Functional Safety Architecture for ASIL D in Chiplet Designs
Meeting ASIL D in a chiplet-based automotive SoC is challenging because functional safety concepts must extend across dies, interfaces and shared resources. Renesas addresses this by designing its chiplet architecture from the ground up to support safety mechanisms across all dies, rather than treating chiplets as simple performance extensions. The RegionID-based scheme makes every access safety-aware, so applications from different domains cannot unexpectedly interfere with memory, peripherals or AI accelerators owned by another domain. This is critical as OEMs move toward domain and zone controllers that combine powertrain, body, ADAS and infotainment functions on shared compute nodes, an evolution echoed by other automotive semiconductor roadmaps.
Beyond logical isolation, Renesas emphasizes quality and defect screening, which are essential for automotive-grade reliability in large, advanced-node SoCs. Multi-layer clocking and test circuitry embedded into the hierarchical clock pulse generator structure let the company synchronize user and test clocks and adjust phases uniformly during validation. This enables zero-defect-oriented testing even as NPU sizes grow and clock trees become deeper, aligning with the automotive industry’s push for “near-zero” failures in safety-relevant compute platforms. Together with dual-core lockstep processing and independent power management for master and checker cores, the architecture helps detect faults promptly and supports compliance with ISO 26262 ASIL D requirements.
AI-Optimized 3 nm NPU Architecture for SDV Workloads
To keep pace with SDV use cases like sensor fusion, driver monitoring and immersive in-cabin experiences, Renesas has created a 3 nm SoC design that significantly scales NPU performance while preserving automotive-grade robustness. NPU areas have grown roughly 1.5 times compared with earlier generations, which increases clock latency and complicates timing closure across large arrays. Renesas counters this by breaking monolithic clock pulse generators into distributed mini-CPGs at sub-module level, shortening clock paths and simplifying timing for the AI fabric.

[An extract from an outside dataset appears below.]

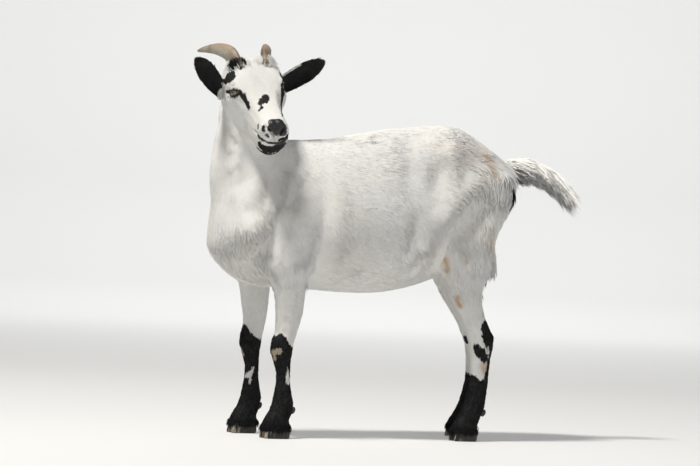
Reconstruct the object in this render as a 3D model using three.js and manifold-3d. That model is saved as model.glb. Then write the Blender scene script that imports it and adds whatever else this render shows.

This fine-grained clocking scheme helps the SoC sustain high AI throughput required for perception and prediction tasks while maintaining stable operation over the full automotive temperature and lifetime envelope.
However, adding more layers of mini-CPGs typically makes test clock synchronization harder, which can undermine fault coverage. Renesas integrates dedicated test circuits into the same hierarchical structure and routes user and test clocks through a unified signal path to simplify phase alignment. In test mode, upper and lower mini-CPGs synchronize under one clock source, enabling consistent timing and accurate defect detection across extensive NPU logic. This combination of AI performance and quality control supports the deployment of advanced driver-assistance and automated-driving stacks that demand both high compute density and strict functional safety assurances.
Granular Power Gating and Safe Power Monitoring
Renesas’ third pillar is an advanced power-control architecture that manages over 90 individual power domains to balance performance, efficiency and safety. The SoC can scale consumption from a few milliwatts up to tens of watts, depending on load, enabling always-on functions and heavy AI tasks to coexist while still meeting thermal and efficiency targets. To tackle IR drop issues that arise at smaller process geometries and higher current densities, the design splits power switches into ring PSWs and row PSWs, each handling a different phase of power-on behavior. The ring PSW suppresses inrush current during startup, while the row PSW equalizes impedance inside the domain, reducing IR drop by about 13 percent compared with conventional SoC designs.
For safety, the dual core lockstep configuration uses independent power switches and controllers for the master and checker cores, so a power-related fault on one side can be detected via divergent behavior. Loopback monitoring checks each power switch gate signal and confirms OFF states, helping identify stuck-on failures that could otherwise go unnoticed. A digital voltage monitor (DVMON) with strong resistance to temperature drift adds another layer of protection, improving aging tolerance by roughly 1.4 mV, which is important over the long life of vehicles. This blend of power gating, current management and monitoring contributes to both energy efficiency and dependable long-term operation in central SDV computers.
Role of R-Car X5H in Future Multi-Domain ECUs
These three technologies converge in the R-Car X5H SoC, which Renesas targets at multi-domain ECUs that centralize ADAS, autonomous driving, cockpit and connectivity workloads. The SoC’s chiplet-based scalability allows OEMs and Tier 1 suppliers to configure performance and AI capacity for different model segments without redesigning the fundamental platform.